Strong views about cyber
Although cyber is only a small part of QBE North America’s business, Johnston has strong views about it. He believes the industry is focused “on the wrong end of the cow.” Instead of being concerned with whether carriers should provide $200 million of insurance or $300 million, the industry should be looking at the bigger picture. “If a company asks for $200 million of cyber coverage, that should be their deductible because their exposure is probably a few billion dollars,” he explains. He thinks not even the chief information officer can understand all the cyber exposures for a Fortune 50 company. How can the underwriter?
“Cyber will ultimately cut across multiple lines of business,” Johnston says, noting that it’s one of the fastest evolving coverages. “SMBs don’t buy it today so there’s a massive opportunity. We need to help customers understand and evolve their technology to determine where their shortcomings or strengths are.” His strategy is to concentrate on SMBs, a market in which the underwriters can better understand the risks and provide solutions. A cyber event can have a material impact on an SMB’s financial viability, and having the right insurance coverage is critical.
For the insurance industry as a whole, Johnston thinks the correct question is, “How do we grow the aggregate pie in cyber in a meaningful way? When size of pie gets bigger, the level of risk the industry can take should get bigger.” Right now, he says, the industry is focused only on the amount of risk it can handle. Premiums currently aren’t profitable enough to take the kinds of risks carriers keep trying to solve for.
Real work/life balance
“The mark of any great leader is that the company they helped build can be successful without them,” Johnston says. “How do I make this a better place and make sure it goes on without me?” For him, it’s the leadership team around him and the 2,500 employees in North America who show up every day. His goal is to build a company that’s self-perpetuating, which is his definition of success.
In keeping with that goal, work/life balance is more than a phrase to Johnston. He is married with four children between the ages of 9 and 16, and he’s aware that his time with them is fleeting.

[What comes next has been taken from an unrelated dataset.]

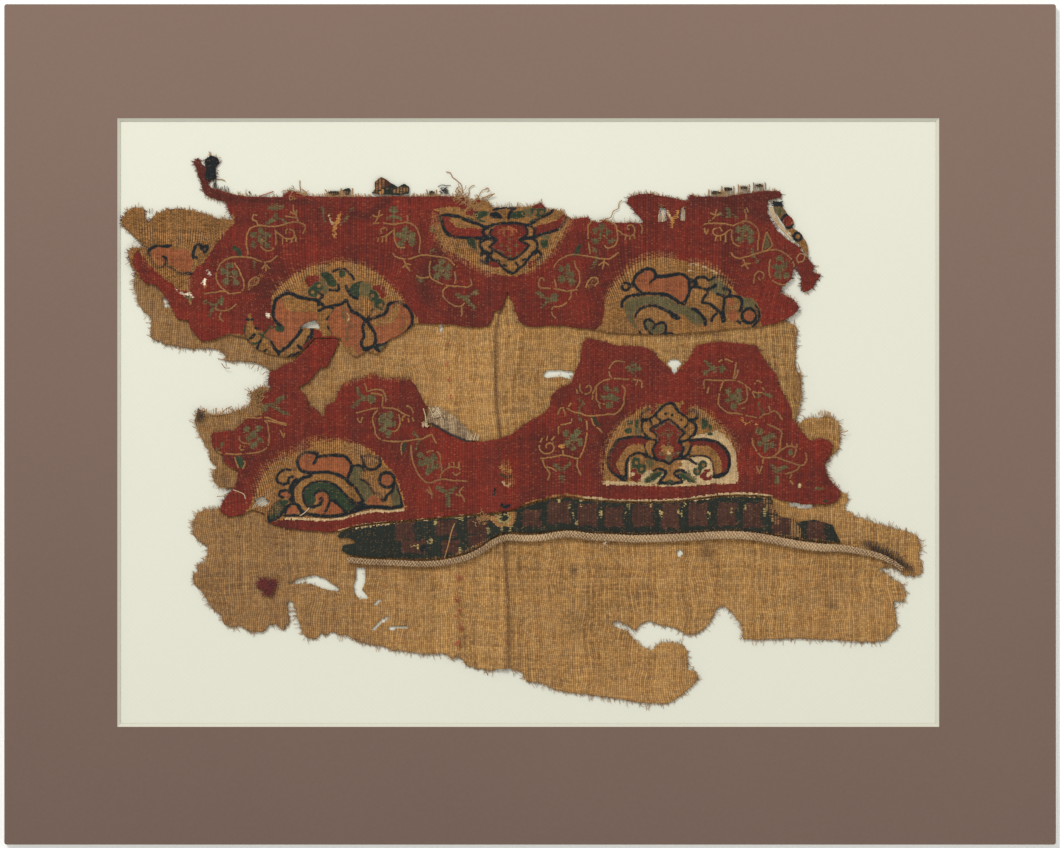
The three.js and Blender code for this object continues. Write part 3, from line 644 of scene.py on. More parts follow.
# The woven motifs, in millimetres on the board: (what, colour, points, size in millimetres).
LOWER_RIGHT_ARCH = [
    ("cut", "tan", "35,-29.2 35.2,-24 35.6,-18 36.6,-12 38.6,-7 41.6,-2.6 45,1.5 49,4.5 52.5,7 56,8.3 59,8.8 "
        "61.5,10 63.5,9.6 66,10.8 69.8,10.6 71.2,10 73,11.2 75.5,10.5 73,8.6 76.5,8.6 80,8.5 84,6.8 88,3.4 "
        "92,-0.5 95.5,-5 98,-9.5 99.4,-14 100,-19 100,-28 93,-28.4 86,-28.8 78,-29.8 66,-30 54,-29.6 "
        "44,-28.8", 0),
    ("fill", "red", "57.3,5.4 58,7.4 59.4,9.4 61,8.4 60.4,6 58.8,5", 0),
    ("fill", "red", "72.6,8.4 73.5,10 76.5,9 77,6.4 75.5,4.5 73.4,5.8", 0),
    ("fill", "cream", "79,-7 81,-5 86,-4 90,-3 93,-4.5 96.5,-8.5 99.3,-13.5 99.8,-20 99.6,-27.6 90,-28 "
        "87,-26 94,-25 96.5,-20 96.8,-15 94,-10.5 89,-7.6 84,-6.8", 0),
    ("cut", "cream", "35,-27.2 47,-27.6 55,-28 62,-29 75,-28.6 88,-27 100,-26 100,-28.3 85,-29 68,-30 "
        "50,-29.4 35,-29.2", 0),
    ("fill", "cream", "72,-17.8 76,-17 78.5,-15 83,-15 87,-16.3 88,-19 88.5,-24 88,-28 80,-29 74,-28 "
        "73,-24.4 74.6,-22 72,-20.6", 0),
    ("fill", "olive", "56,-16.8 58,-16.6 60,-18 60.4,-20 58,-21.6 56.6,-20", 0),
    ("fill", "cream", "52.6,-27 55,-23.4 57,-22 59.6,-23 57,-26 54.6,-28", 0),
    ("fill", "olive", "50,-1.6 52.4,-0.6 54,-3.6 53.4,-5.2 50.6,-4.8", 0),
    ("fill", "green", "46.2,1 47.6,2.2 49.8,1.6 49.2,0 47.4,-0.4", 0),
    ("fill", "green", "45.6,-2.4 47.6,-1.6 49.2,-2 49,-4 47,-4.5 45.5,-3.6", 0),
    ("fill", "green", "50.6,2.6 52,3.2 52.7,1 52,-1.4 50.6,-1", 0),
    ("fill", "green", "83,2.6 84.6,3 86,1 85.2,-1.8 83.2,-2.6 82.8,0", 0),
    ("fill", "green", "86.2,0 87.4,0.2 87.8,-2 86.6,-3", 0),
    ("fill", "green", "85.8,-4 88.3,-3.8 88,-5.4 86,-5", 0),
    # Left crescent.
    ("fill", "red", "46,-26.5 43,-25.3 40,-23 38,-20.5 37.2,-17 38.5,-13.5 40.5,-10 42.5,-7.8 46,-6.8 50,-6 "
        "54,-6.2 57,-7.8 56,-9.5 55.3,-10.5 56,-12.5 56.5,-15 55,-14 53,-13.5 50.5,-13.9 48.3,-15 47,-17 "
        "46.5,-20 46.3,-24", 0),
    ("fill", "tan", "41.6,-19 42.4,-21.5 43.5,-23.6 45,-24.6 46.2,-24.5 46.4,-22 46.6,-19 47,-17 48.4,-15 "
        "50.5,-14 53,-13.6 55,-14.2 56.4,-15.3 56,-13 55.3,-10.5 54.6,-9.7 52,-9.7 49,-9.9 46.5,-11.5 "
        "44.5,-14 43,-16.5", 0),
    ("line", "navy", "61.8,-7.6 59,-7.2 56.6,-6.9 54,-6.1 51.5,-5.9 48.5,-6.1 45.6,-6.7 42.8,-7.4 41,-9 "
        "39.6,-11.4 38.2,-14 37.1,-17 37.7,-20 39,-22.4 41.5,-24.6 44,-25.8", 1.25),
    ("fill", "navy", "41.4,-23.8 44,-24.6 46.6,-24.8 47,-27.2 44.6,-27.4 42.6,-26", 0),
    ("line", "navy", "46.4,-25 46.4,-21.5 46.7,-18.4 48,-15.9 50,-14.4 52.4,-13.8 54.6,-14.4 56.4,-15.8 "
        "58.6,-16.1 61.4,-17.2", 1.3),
    ("line", "navy", "55.2,-10 55.9,-12 56.7,-14 58.2,-15.7", 1.1),
    # Right crescent.
    ("fill", "red", "75,-8 80,-7.5 84,-7.2 88,-7.9 92,-9.8 95,-13 96.3,-18 95.3,-22 93,-25 89,-25.4 88.5,-22 "
        "87.6,-17.8 84,-15.2 79,-15.3 76.5,-14.6 77.7,-11.5", 0),
    ("fill", "tan", "78,-11 80,-10.3 84,-10.2 87,-11 89.5,-13 91.5,-16 92.3,-19.5 92.3,-22.5 91,-24 "
        "89.2,-23.8 88.5,-20 87.5,-17.5 85,-15.8 82,-15.2 79,-15.3 77,-16 76.8,-14.5 77.8,-12.8", 0),
    ("line", "navy", "71.6,-8 74,-8.3 77,-7.8 80,-7.5 84,-7.2 87,-7.8 89.5,-8.2 91.5,-9.5 93.5,-11.2 "
        "95,-13.2 96,-15.4 96.3,-18 95.8,-21 94.5,-23.5 92.5,-24.8", 1.35),
    ("fill", "navy", "88.4,-24.4 91.4,-23.8 94.6,-22.8 93.4,-25 90.6,-26 88.2,-25.8", 0),
    ("line", "navy", "76.5,-14.7 78.4,-15.3 81,-15 84,-15.3 86.4,-16.2 87.8,-17.8", 0.8),
    ("line", "navy", "77.6,-16.4 79,-18.3 80.8,-19 82,-19.4", 0.9),
    ("line", "navy", "88,-19 88.6,-21.6 88.8,-24", 0.7),
    # Middle frame.
    ("fill", "tan", "64.5,8.5 66,10 69,10 70.5,7.5 73.5,4.8 76.2,2.8 78.6,1 80,-2 79.4,-4.5 77.5,-6 "
        "76.4,-7.8 77.7,-10.4 76.9,-12.6 75.6,-14.8 72,-15.6 67,-16 61,-15.8 58.4,-15.6 56.8,-13.8 "
        "55.6,-10.2 58,-8 56.4,-5.8 54.4,-3.6 54,-1 54.2,1.4 58.5,3.2 61.8,6", 0),
    ("fill", "red", "67,2.6 64.5,1.5 61.5,-0.3 58.8,-1.5 58.4,-2.8 60,-4.2 61.6,-6 62,-7.7 60.5,-9.5 "
        "59.5,-11.5 59.3,-13 60.2,-15 61.4,-17 64,-17.6 67,-18.8 69,-17.3 71.5,-16.2 73,-14 74.2,-12 73,-10 "
        "72.2,-8 72.6,-5.8 74.8,-4 73,-2.8 71,-0.8 69,1.2", 0),
    ("line", "navy", "54,1.5 56,2.2 58.5,3.2 60.5,4.8 62.5,7 64.5,8.8 66.5,10.1 69,10 70,8.5 71.5,6.5 "
        "73.5,4.8 76,3 76.8,1.8 78.6,1 79.9,-0.5 80,-2.5 79.3,-4.5 77.5,-6 75.5,-7.8 72,-8.6", 1.15),
    ("line", "navy", "54.3,1.4 54,-1 54.6,-3.8 56.5,-5.8 58.5,-7.2 61.8,-7.8", 1.0),
    ("line", "navy", "67,2.6 64.5,1.5 61.5,-0.3 58.8,-1.5 58.3,-2.8 60,-4.2 61.6,-6 62,-7.7 60.5,-9.5 "
        "59.5,-11.5 59.3,-13 60.2,-15 61.2,-16.8 64,-17.5 66.2,-18.6 67,-19.2 68,-18.6 69.6,-17 71.7,-16.2 "
        "73,-14 74.2,-12 73,-10 72.2,-8 72.6,-5.8 74.8,-4 73,-2.8 71,-0.8 69,1.2 67,2.6", 1.1),
    ("line", "navy", "77.8,-10.4 77,-12.4 75.8,-14.8 73,-16", 1.2),
    ("line", "navy", "71.4,-16.6 74,-16.3 76.4,-16.9 78.4,-18", 1.3),
    ("line", "navy", "61,4.3 61.8,2.6 63,2", 0.9),
    ("line", "navy", "57.4,2.6 58.6,1 58.8,-0.4", 0.9),
    ("line", "navy", "76.4,1.6 76,-0.4 74.6,-1.6", 0.9),
    ("disc", "navy", "72.8,2.2 68.6,4.6 65.6,5.0", 0.55),
    ("line", "olive", "61.4,-8.4 62,-6 60.2,-2.8 62.4,-0.8 65,0.7 67,1.6 69.4,-0.2 72,-2.6 73.4,-4.1 71.8,-6 "
        "71.2,-8.4", 0.8),
    ("line", "olive", "63.4,-4.9 65.2,-4.2 66.8,-5.1 69.4,-4.1 71,-5.1", 0.75),
    ("disc", "olive", "66.6,-2.6", 0.95),
    ("line", "olive", "66.7,-5 66.6,-10.8", 0.75),
    ("fill", "tan", "63.6,-10.6 65.4,-10.2 66.6,-11 68,-10.2 69.4,-11.4 69.2,-13 68,-15 67,-16.8 65.4,-15 63.8,-13", 0),
    ("disc", "cream", "67,-14", 0.9),
    ("fill", "olive", "65.6,-15 68,-15 68.4,-17 67,-18.4 65.4,-17", 0),
    ("line", "olive", "61.6,-13.8 63.6,-14.8", 0.7),
    ("line", "olive", "69.6,-14.7 72,-13.6", 0.7),
    # Bell and leaves at the foot.
    ("fill", "tan", "60.5,-18.6 64,-18 66,-19.4 68,-19.4 70,-18 73,-18.2 73.2,-19.6 71,-21.3 69.6,-23.5 "
        "71.5,-25.5 72.5,-27.8 67,-28.5 63,-28 64.5,-25.5 65.5,-23.5 63.5,-21.8 61,-21", 0),
    ("fill", "cream", "61,-23 64.4,-22.8 64.6,-24.6 62.6,-27.6 58,-28.8 54,-28.4 57,-25", 0),
    ("fill", "olive", "54.6,-27.2 57,-24.6 60,-22.6 63.4,-22.4 64,-24 61,-27 57,-28.6", 0),
    ("fill", "green", "56,-26.2 58.4,-25 60.4,-23.6 63.4,-23.2 62.4,-25 60,-26.6 57,-28 55.4,-27.4", 0),
    ("fill", "olive", "71.4,-23.6 75,-22.6 77,-21.6 78,-24 80.4,-27.4 77.6,-28.4 74.4,-27", 0),
    ("fill", "green", "71.6,-24.2 73.8,-23.8 75.4,-25 78,-26.6 79.2,-27.8 76.6,-28 74,-26.2", 0),
    ("line", "navy", "59.4,-22.4 61,-21.6 63,-21.6 65,-22.6 65.6,-23.6 64.4,-25.2 63,-27 62,-28.4 64.6,-28.2 "
        "67.5,-29 70.4,-28.2 73,-28 72.8,-26.6 71,-25 69.6,-23.7 71,-22.6 73,-22.2 75.4,-23.2", 1.15),
    ("fill", "green", "65.4,-27.6 67.5,-26.8 69.6,-27.6 67.6,-29", 0),
    ("fill", "red", "48.2,-21.4 50.4,-21.6 52,-23.8 53.4,-24.6 53.2,-26.8 50.4,-27.6 48.6,-26 49.6,-24 "
        "47.8,-23", 0),
    ("fill", "red", "83.4,-23.2 85.2,-21.6 87.2,-21.8 86.2,-23.6 88,-25.6 86,-27.2 83.2,-26.6 81.6,-25.4", 0),
    ("fill", "green", "49.4,-16.8 51,-16 53,-16.6 53.4,-18.8 55.6,-19.2 56,-21.6 55,-23.4 52.8,-23.4 51.4,-21.4 49.6,-20.6", 0),
    ("fill", "green", "81.4,-18.4 83,-17.4 85,-18 85.4,-20.4 84,-21.4 82.6,-22 82.4,-24 80.4,-24.8 78.8,-23.2 79,-21.4 81,-20.6", 0),
    ("disc", "tan", "51.4,-18.4 53.9,-21.6 83.5,-19.5 80.8,-22.7", 0.75),
    ("line", "green", "49.4,-20.6 49.6,-18 51,-16.6", 0.9),
    ("line", "cream", "48.4,-16 47.8,-19 48.2,-22 47.8,-25", 0.8),
    ("disc", "cream", "49.6,-23.9 86,-24.4", 0.9),
    ("line", "navy", "57.6,7.2 55.6,6.6 54,5.2 53.4,3.6 54.6,2.4 56.5,2.1", 1.5),
    ("line", "navy", "77,6.6 78.8,6.8 80.4,5.6 80.8,4 80,2.6 78.4,2 77,2.2", 1.5),
    ("worn", "", "36,-22 37,-12 42,-3 50,4 58,8", 3.0),
    ("worn", "", "78,7 85,5 91,-1 96,-6 99,-12", 3.0),
]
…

He’s mindful of that when he walks in the door every night between 6:30 and 7 p.m. and puts down his smartphone. For the next few hours, as he has dinner with his family and helps with homework, he doesn’t pick it up again. He checks email and messages between 9 and 10 p.m., then not again until the next morning. The members of his leadership team all have his home phone number, and they can call him in a serious emergency.
“You need time away to let your mind wander, get its own downtime and refresh in order to be effective,” Johnston says. For one vacation a year, he and his family go to a national park in the U.S. “What’s great about a national park is no cell service,” he explains. When in the park, he checks in with the office early in the morning, then goes out to enjoy the park. He checks in again in early evening.
“I’ve got a good, strong, competent leadership team,” Johnston says. “They know where to find me if they need me. More importantly, they know I trust them.” And true to his philosophy, he encourages his leadership team to follow his example and unplug.
That brings Johnston back to his favorite way to disconnect: riding and restoring bicycles. He buys them on eBay, finds parts and then restores them on evenings or weekends. His home office has a desk and electronics at one end, with a bike stand and at least one bicycle in pieces at the other.
Johnston likes the mechanical element of working with his hands — what he calls his “distracting indulgence.” As he explains, “When you get into the workings of a bike that you have to take apart to put back together, it lets your mind escape.”